The stock is trading at $40.56, positioned above the 50-day ($40.51), 100-day ($40.26), and 200-day ($39.16) moving averages, which provides a foundation of longer-term support. However, AVA is trading below the 5-day ($40.82), 10-day ($40.80), and 20-day ($41.22) moving averages, indicating recent short-term weakness and suggesting the stock has lost near-term momentum. This configuration—above long-term support but below short-term resistance—creates a neutral technical backdrop where the earnings reaction could easily break either direction.
The 20-day moving average at $41.22 represents immediate overhead resistance, while the 50-day at $40.51 provides nearby support. A strong earnings beat could propel the stock back above the 20-day and reestablish short-term upside momentum, while a miss risks a test of the 50-day and potentially the 100-day moving average. The technical setup is neither strongly bullish nor bearish—it's a stock in equilibrium, waiting for a catalyst.

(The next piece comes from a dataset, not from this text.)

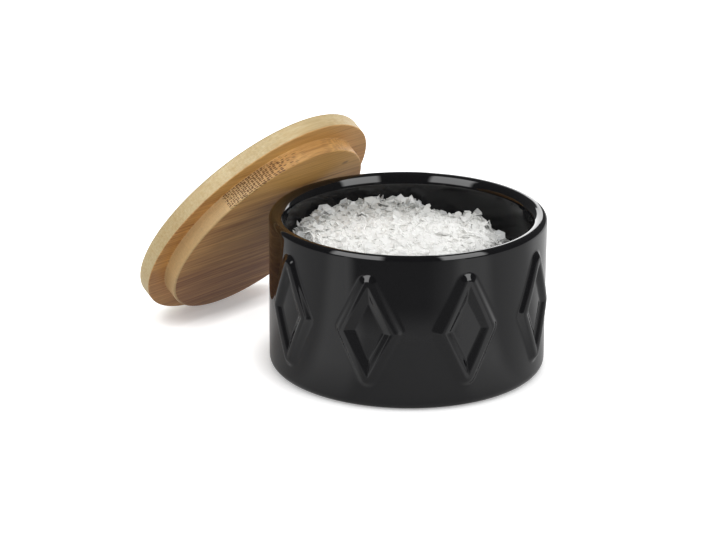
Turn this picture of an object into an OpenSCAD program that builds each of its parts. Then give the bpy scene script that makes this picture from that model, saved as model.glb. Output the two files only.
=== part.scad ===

| Period | Value | Period | Value |
|---|---|---|---|
| 5-Day MA | $40.82 | 50-Day MA | $40.51 |
| 10-Day MA | $40.80 | 100-Day MA | $40.26 |
| 20-Day MA | $41.22 | 200-Day MA | $39.16 |
Key technical levels to watch include the $41.22 resistance (20-day MA) on the upside and $40.51 support (50-day MA) on the downside. The stock's position just below short-term moving averages but above longer-term support suggests a neutral setup—neither strongly supportive nor cautionary. The weakening momentum indicated by the Barchart Opinion's "Average" strength and "Weakening" direction implies the stock may be vulnerable to a downside break if earnings disappoint, but the solid medium- and long-term buy signals provide a cushion. Overall, the technical picture suggests investors should expect a directional move on earnings, with the 20-day MA serving as the first test on any rally and the 50-day MA as the key support level to hold on any selloff.